How does blockchain technology work
Blockchain technology works by creating a distributed network of computers that run algorithms to validate transactions. Every block in the chain stores information, such as transaction time-stamps and data about the sender and receiver. The blocks are linked together into chains, forming an immutable ledger where every transaction is stored securely in chronological order, enabling users to access accurate information while keeping it secure from tampering.
What is blockchain technology in simple terms
Blockchain technology is a digital ledger system that securely records data and tracks transactions across multiple distributed networks. It uses cryptographic principles to link each block, which stores timestamps and data about sender and receiver, enabling users to access accurate information while keeping it secure from tampering.
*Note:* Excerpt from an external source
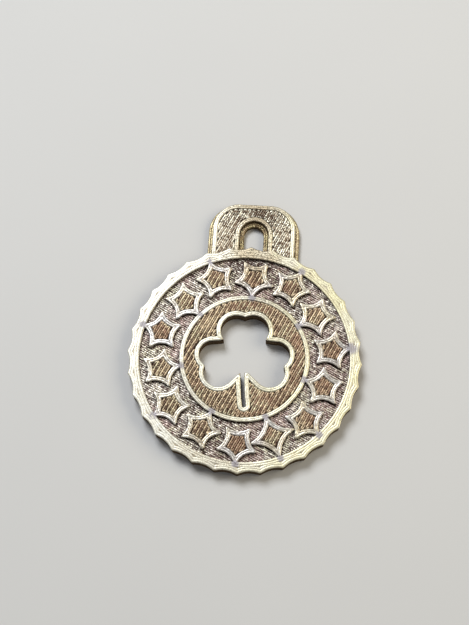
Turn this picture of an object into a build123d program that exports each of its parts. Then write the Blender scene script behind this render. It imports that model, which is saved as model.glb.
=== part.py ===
from build123d import *
import os
from math import cos, radians, sin, sqrt

# A souvenir hanging ornament: a flat printed medallion lying on its back, relief side up, with a
# hanger tab at its top. A scalloped base disc carries a raised rim with the same scalloped edge, a
# raised centre medallion and fourteen raised stars, and a shamrock is cut right through the middle.
# The hanger tab has two levels, a wide base and an inset face, with an arched slot through both.
# Each raised field is a core inside a border two printed lines wide, and the border stands a little
# above the core.
# Millimetres and degrees; +Z is up out of the relief, and +Y points from the disc to the hanger.
# Bearings run clockwise from +Y, seen from above.

# Base disc with its scalloped edge
cusp_radius = 25.0
scallop_count = 32
valley_radius = 24.35
base_top = 2.4

# Relief levels: the borders and the rim reach the top, and the cores between them stop just below
core_top = 3.1
relief_top = 3.2
border_width = 0.9

# Edge rim and centre medallion
rim_inner_radius = 22.6
medallion_radius = 13.9

# Star ring: thirteen five-point stars at an even pitch, pointing by turns at the rim and at the
# medallion, and a four-point star in the middle of the wider gap that they leave
five_point_count = 13
star_pitch = 26.0
gap_bearing = 157.3
star_tip_radius = 4.5
star_notch_radius = 2.8
outward_star_centre = 18.75
inward_star_centre = 17.9
four_point_centre = 18.0
four_point_tip_radius = 4.95
four_point_notch_radius = 2.6

# Shamrock cut-out: its turn from +Y, and its right half's corners and bulges about the disc's centre
shamrock_turn = 2.6
leaf_top_notch = (0.0, 9.0)
leaf_top_bulge = (4.22, 8.52)
leaf_fork = (4.45, 4.0)
side_leaf_start = (6.65, 3.74)
side_leaf_bulge = (9.55, 1.9)
side_leaf_notch = (8.4, -1.7)
lower_lobe_bulge = (7.68, -5.58)
lower_lobe_end = (3.2, -5.6)
stem_shoulder = (0.85, -3.25)
stem_top = (-0.35, -2.8)
stem_middle = (-0.27, -7.0)
stem_foot = (0.05, -10.4)
stem_width = 0.85

# Hanger tab
hanger_centre_x = 0.35
hanger_top = 35.4
hanger_base_top = 1.4
hanger_core_top = 2.1
hanger_border_top = 2.2
hanger_base_half_width = 9.9
hanger_base_corner = 6.6
hanger_face_half_width = 9.0
hanger_face_corner = 5.6
hanger_face_setback = 0.1
slot_base_half_width = 2.2
slot_base_top = 30.5
slot_face_half_width = 3.2
slot_face_top = 31.6
hanger_root = 20.0

# The origin lies under the middle of the whole outline, on the face that the ornament rests on
disc_centre_y = -(hanger_top - cusp_radius) / 2


def polar(radius, bearing):
    """The point at that radius and bearing from the disc's centre."""
    return (radius * sin(radians(bearing)), radius * cos(radians(bearing)))


def slab(outline, low, high):
    """A plate of that outline from one height to another."""
    return Pos(0, 0, low) * extrude(outline, amount=high - low)


def scalloped_outline():
    """The base disc's outline: hollow arcs that meet in sharp cusps, one cusp under the hanger."""
    pitch = 360 / scallop_count
    edges = []
    for index in range(scallop_count):
        start = polar(cusp_radius, index * pitch)
        middle = polar(valley_radius, (index + 0.5) * pitch)
        end = polar(cusp_radius, (index + 1) * pitch)
        edges.append(ThreePointArc(start, middle, end))
    return make_face(edges)


def arc_star(points, tip_radius, notch_radius, inset=0.0):
    """A star about the origin, one tip on +Y, whose sides are hollow arcs, moved in by inset."""
    half_step = radians(180 / points)
    across = tip_radius**2 - 2 * tip_radius * notch_radius * cos(half_step) + notch_radius**2
    arc_radius = across / (2 * (tip_radius * cos(half_step) - notch_radius))
    arc_centre = notch_radius + arc_radius
    side_radius = arc_radius + inset
    reach = sqrt(side_radius**2 - (arc_centre * sin(half_step)) ** 2)
    tip = arc_centre * cos(half_step) - reach
    notch = notch_radius - inset
    edges = []
    for index in range(points):
        bearing = index * 360 / points
        start = polar(tip, bearing)
        middle = polar(notch, bearing + 180 / points)
        end = polar(tip, bearing + 360 / points)
        edges.append(ThreePointArc(start, middle, end))
    return make_face(edges)


def star_at(number, inset=0.0):
    """Star of that number in its place on the ring; number 0 is the four-point star."""
    if number == 0:
        star = arc_star(4, four_point_tip_radius, four_point_notch_radius, inset)
        return Pos(*polar(four_point_centre, gap_bearing)) * Rot(0, 0, -gap_bearing) * star
    star = arc_star(5, star_tip_radius, star_notch_radius, inset)
    bearing = gap_bearing + 180 + (number - (five_point_count + 1) / 2) * star_pitch
    if number % 2:
        return Pos(*polar(outward_star_centre, bearing)) * Rot(0, 0, -bearing) * star
    return Pos(*polar(inward_star_centre, bearing)) * Rot(0, 0, 180 - bearing) * star


def shamrock_leaves():
    """The three leaves, joined in the middle, as one opening."""

    def mirrored(point):
        return (-point[0], point[1])

    def half(side):
        return [
            ThreePointArc(side(leaf_top_notch), side(leaf_top_bulge), side(leaf_fork)),
            Line(side(leaf_fork), side(side_leaf_start)),
            ThreePointArc(side(side_leaf_start), side(side_leaf_bulge), side(side_leaf_notch)),
            ThreePointArc(side(side_leaf_notch), side(lower_lobe_bulge), side(lower_lobe_end)),
            Line(side(lower_lobe_end), side(stem_shoulder)),
        ]

    across = Line(stem_shoulder, mirrored(stem_shoulder))
    return make_face([*half(lambda point: point), across, *half(mirrored)])


def shamrock_stem(width):
    """The stem's curved slot, with round ends, at that width."""
    return SlotArc(ThreePointArc(stem_top, stem_middle, stem_foot), width)


def arch(half_width, top, corner):
    """An outline on the hanger's centre line, with straight sides and rounded top corners."""
    inner = half_width - corner
    diagonal = corner * sin(radians(45))
    bottom = hanger_root
    return Pos(hanger_centre_x, 0) * make_face(
        [
            Line((-half_width, bottom), (-half_width, top - corner)),
            ThreePointArc(
                (-half_width, top - corner),
                (-inner - diagonal, top - corner + diagonal),
                (-inner, top),
            ),
            *([Line((-inner, top), (inner, top))] if inner > 0 else []),
            ThreePointArc(
                (inner, top),
                (inner + diagonal, top - corner + diagonal),
                (half_width, top - corner),
            ),
            Line((half_width, top - corner), (half_width, bottom)),
            Line((half_width, bottom), (-half_width, bottom)),
        ]
    )


parts = {}

# Outlines shared by several pieces
disc_outline = scalloped_outline()
leaves = shamrock_leaves()
leaf_band = offset(leaves, border_width, kind=Kind.ARC)
stem_band = shamrock_stem(stem_width + 2 * border_width)
shamrock = Rot(0, 0, shamrock_turn) * (leaves + shamrock_stem(stem_width))
shamrock_band = Rot(0, 0, shamrock_turn) * (leaf_band + stem_band)
star_field = Circle(rim_inner_radius) - Circle(medallion_radius)
medallion_field = Circle(medallion_radius - border_width)

# Disc, rim and medallion
parts["base_disc"] = slab(disc_outline - shamrock, 0, base_top)
parts["edge_rim"] = slab(disc_outline - Circle(rim_inner_radius), base_top, relief_top)
parts["medallion_border"] = slab(Circle(medallion_radius) - medallion_field, base_top, relief_top)
parts["medallion_core"] = slab(medallion_field - shamrock_band, base_top, core_top)
parts["shamrock_border"] = slab(shamrock_band - shamrock, base_top, relief_top)

# Stars, each a border round a core
for number in range(five_point_count + 1):
    name = f"star_{number:02d}" if number else "four_point_star"
    core = star_at(number, border_width)
    border = (star_at(number) - core) & star_field
    parts[f"{name}_core"] = slab(core, base_top, core_top)
    parts[f"{name}_border"] = slab(border, base_top, relief_top)

# Hanger tab: base, core, and the borders along its edge and round its slot
hanger_base_outline = arch(hanger_base_half_width, hanger_top, hanger_base_corner)
slot_in_base = arch(slot_base_half_width, slot_base_top, slot_base_half_width)
face_top = hanger_top - hanger_face_setback
hanger_face_outline = arch(hanger_face_half_width, face_top, hanger_face_corner)
hanger_face_inset = arch(
    hanger_face_half_width - border_width,
    face_top - border_width,
    hanger_face_corner - border_width,
)
slot_in_face = arch(slot_face_half_width, slot_face_top, slot_face_half_width)
slot_band_half_width = slot_face_half_width + border_width
slot_band = arch(slot_band_half_width, slot_face_top + border_width, slot_band_half_width)
parts["hanger_base"] = slab(hanger_base_outline - slot_in_base - disc_outline, 0, hanger_base_top)
parts["hanger_border"] = slab(
    hanger_face_outline - hanger_face_inset - disc_outline, hanger_base_top, hanger_border_top
)
parts["hanger_core"] = slab(
    hanger_face_inset - slot_band - disc_outline, hanger_base_top, hanger_core_top
)
parts["slot_border"] = slab(
    slot_band - slot_in_face - disc_outline, hanger_base_top, hanger_border_top
)

os.makedirs("parts", exist_ok=True)
for name, shape in parts.items():
    export_step(Pos(0, disc_centre_y, 0) * shape, f"parts/{name}.step")
print(f"{len(parts)} nodes; disc centre at y = {disc_centre_y:.2f} mm")
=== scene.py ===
"""Looks of a printed hanging ornament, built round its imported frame.

The ornament is one 3-D print: a scalloped disc with a raised rim, a ring of stars, a medallion with
a shamrock cut through it, and a hanger tab. Every visible surface of such a print is made of laid
lines, so each piece here is a slab with layered walls that carries rows of rounded printed lines.
Plane shapes are in millimetres about the disc's centre, as complex numbers x + y*1j; meshes are in
metres in the frame's own axes. Bearings run clockwise from +Y, seen from above.
"""

import sys

import cmath
import logging
import math
from collections.abc import Sequence
from dataclasses import dataclass
from enum import Enum

import bmesh
import bpy
import numpy as np
from mathutils import Matrix, Vector
from mathutils.geometry import delaunay_2d_cdt


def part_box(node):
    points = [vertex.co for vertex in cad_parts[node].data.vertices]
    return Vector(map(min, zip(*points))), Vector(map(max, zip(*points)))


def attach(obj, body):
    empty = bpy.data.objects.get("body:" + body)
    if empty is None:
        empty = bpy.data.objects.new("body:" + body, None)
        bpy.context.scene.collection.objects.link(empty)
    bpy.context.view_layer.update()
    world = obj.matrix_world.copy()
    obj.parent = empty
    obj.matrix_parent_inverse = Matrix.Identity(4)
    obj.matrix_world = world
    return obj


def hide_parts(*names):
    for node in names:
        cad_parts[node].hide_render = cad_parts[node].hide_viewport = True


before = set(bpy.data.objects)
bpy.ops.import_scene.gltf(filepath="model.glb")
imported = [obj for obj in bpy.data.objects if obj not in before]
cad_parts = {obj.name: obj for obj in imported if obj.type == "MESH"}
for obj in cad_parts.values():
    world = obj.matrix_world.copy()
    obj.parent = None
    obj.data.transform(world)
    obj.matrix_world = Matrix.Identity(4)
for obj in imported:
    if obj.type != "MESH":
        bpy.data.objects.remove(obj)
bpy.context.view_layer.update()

MM = 0.001
BODY = "root"

# Height of one printed layer, in mm
LAYER = 0.2

# Printed lines: how finely they sway and swell, per metre, how far the sway goes along each axis,
# what sets the swell's seed apart, and how much an open end narrows; and points round one ridge
SWAY_SCALE = 900.0
SWAY_SHARES = (2.0, 2.0, 0.8)
SWELL_SCALE = 1500.0
SEED_SHIFT = 7.3
END_TAPER = 0.4
RIDGE_POINTS = 3

# Plates and lines, in mm: how far a plate reaches into what it stands on, how far the body stays
# above the back, how far each line's middle lies in from the edge it follows, and the margins that
# hatching keeps; and how far the cores' seeds are from their borders'
PLATE_LAP = 0.1
BODY_LIFT = 0.05
BORDER_INSETS = (0.28, 0.64)
BACK_INSETS = (0.24, 0.69)
BACK_MARGIN = 1.1
CORE_MARGIN = 0.2
FLOOR_MARGIN = 0.1
CORE_SEEDS = 20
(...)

When was blockchain technology invented
The idea of a secured chain of blocks was first created in 1991 by Stuart Haber and W Scott Stornetta. Hal Finney improved upon this in 2004 creating Reusable Proof Of Work(RPoW). In 2008 Satosi Nakamoto conceptualized the theory of distributed blockchains with his creation of Bitcoin.
Distributed ledger technology vs blockchain
Distributed ledger technology (DLT) is a broader term for digitally storing and managing data across distributed networks while blockchain refers specifically to decentralized, immutable ledgers secured through cryptography that can be used as an application platform. Blockchain provides increased security and trust compared to other DLTs.
Uses of blockchain Technology
It can be used for many applications such as banking, finance, supply chain management and more. Its decentralized nature makes it an attractive solution for businesses all over the world.
Benefits of blockchain technology
The biggest benefit of blockchain technology is its ability to provide secure and immutable data storage, allowing for accurate tracking of transactions that can be accessed by all involved parties. Additionally, its decentralized nature makes it attractive to businesses as it eliminates the need for a centralized authority and increases trust between all stakeholders.